PROBLEM TO WORK ON => Read through the data and report every line in which the word "this" occurs.

ENTRIES SHOWN =>
· · ·
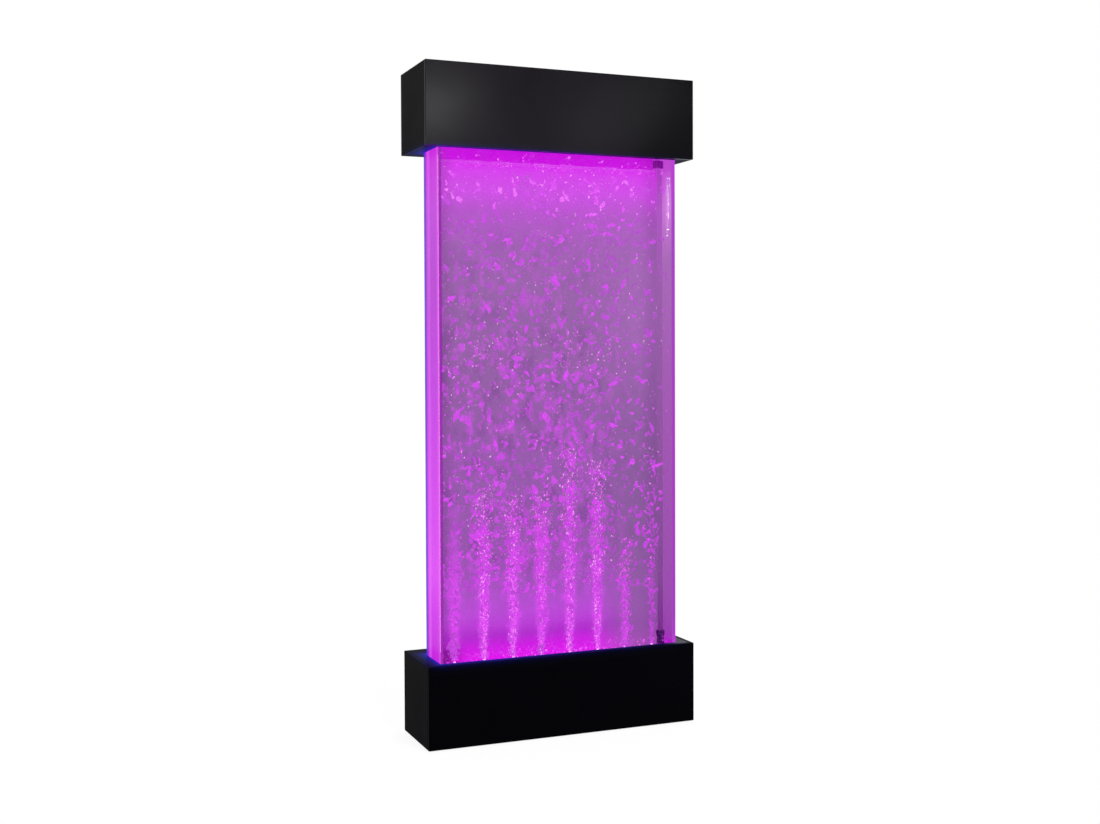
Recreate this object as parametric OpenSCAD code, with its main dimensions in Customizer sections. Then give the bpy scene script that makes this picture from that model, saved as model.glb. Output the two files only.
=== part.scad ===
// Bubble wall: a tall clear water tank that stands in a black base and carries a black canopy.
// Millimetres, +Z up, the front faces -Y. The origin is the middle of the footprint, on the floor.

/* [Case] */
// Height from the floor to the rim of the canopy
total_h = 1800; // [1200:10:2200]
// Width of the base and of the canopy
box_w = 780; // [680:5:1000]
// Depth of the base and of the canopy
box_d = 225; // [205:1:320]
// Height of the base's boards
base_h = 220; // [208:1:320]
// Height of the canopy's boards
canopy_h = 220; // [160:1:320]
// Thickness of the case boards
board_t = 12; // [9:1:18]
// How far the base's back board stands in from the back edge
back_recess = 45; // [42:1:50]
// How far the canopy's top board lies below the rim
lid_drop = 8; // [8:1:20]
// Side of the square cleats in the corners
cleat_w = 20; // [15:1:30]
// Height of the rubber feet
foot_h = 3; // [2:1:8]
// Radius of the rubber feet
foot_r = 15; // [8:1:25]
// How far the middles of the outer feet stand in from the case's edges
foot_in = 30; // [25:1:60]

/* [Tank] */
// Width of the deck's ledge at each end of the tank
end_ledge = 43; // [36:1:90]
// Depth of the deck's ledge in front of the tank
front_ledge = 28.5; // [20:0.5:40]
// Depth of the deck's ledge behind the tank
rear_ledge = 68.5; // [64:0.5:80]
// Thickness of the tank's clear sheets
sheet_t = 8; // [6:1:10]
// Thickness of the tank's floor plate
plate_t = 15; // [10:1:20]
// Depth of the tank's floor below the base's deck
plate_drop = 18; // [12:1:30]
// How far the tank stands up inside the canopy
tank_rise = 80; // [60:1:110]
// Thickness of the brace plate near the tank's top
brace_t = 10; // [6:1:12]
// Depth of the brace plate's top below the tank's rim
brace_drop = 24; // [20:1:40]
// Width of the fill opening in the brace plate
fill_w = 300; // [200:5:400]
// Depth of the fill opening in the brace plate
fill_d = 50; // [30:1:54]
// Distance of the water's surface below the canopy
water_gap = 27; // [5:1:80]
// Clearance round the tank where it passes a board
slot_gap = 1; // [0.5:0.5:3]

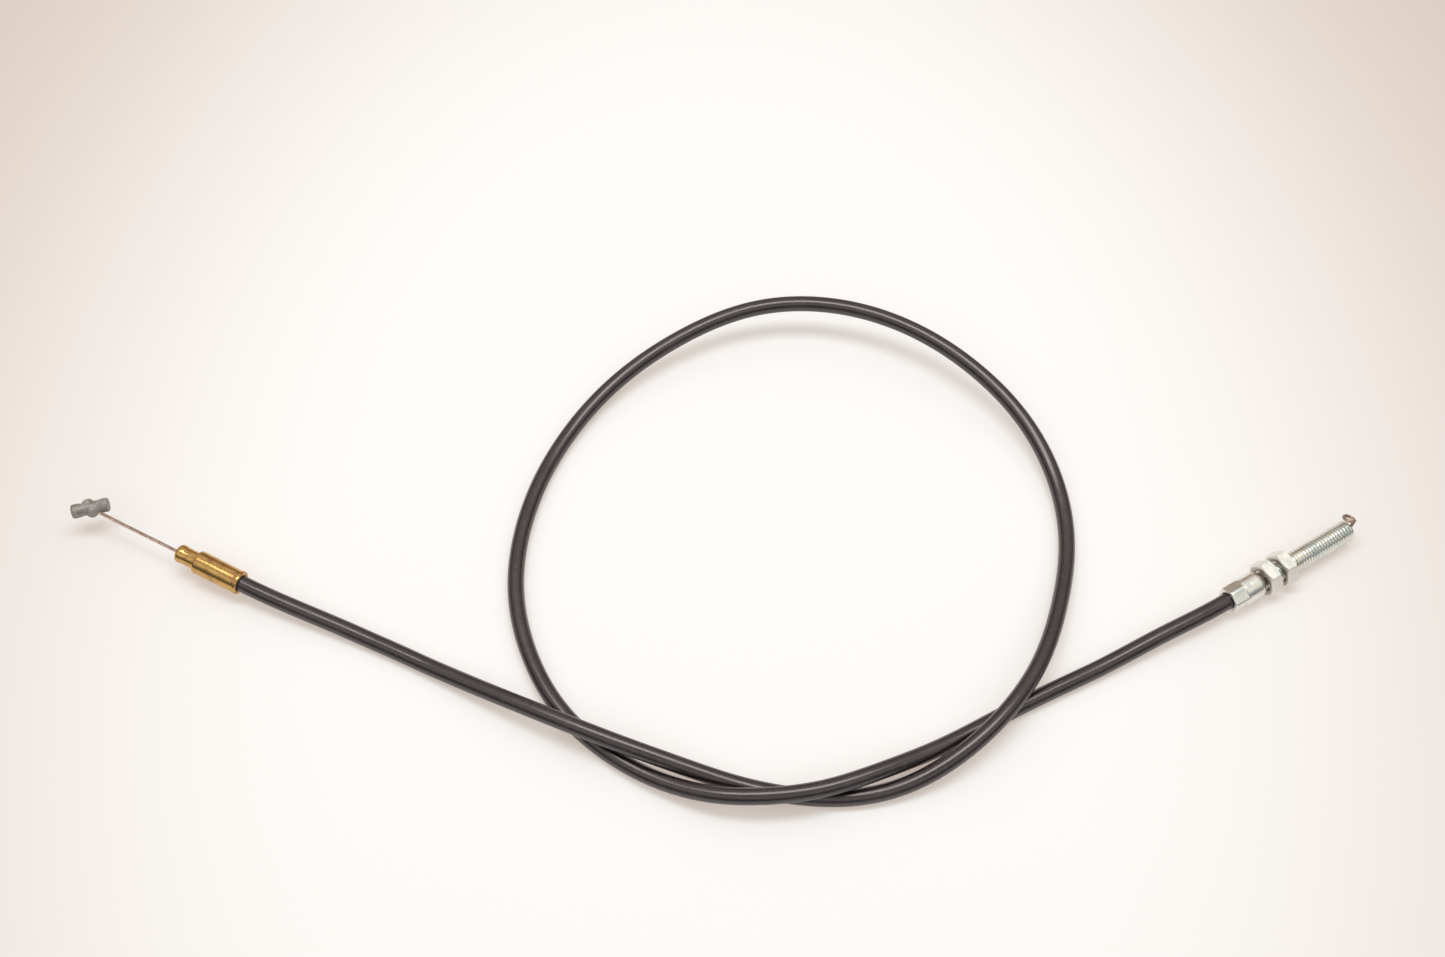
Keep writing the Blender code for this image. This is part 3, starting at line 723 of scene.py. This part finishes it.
· · ·
CORRECT OUTPUT =>
Recreate this object as parametric OpenSCAD code, with its main dimensions in Customizer sections. Then give the bpy scene script that makes this picture from that model, saved as model.glb. Output the two files only.
Keep writing the Blender code for this image. This is part 3, starting at line 723 of scene.py. This part finishes it.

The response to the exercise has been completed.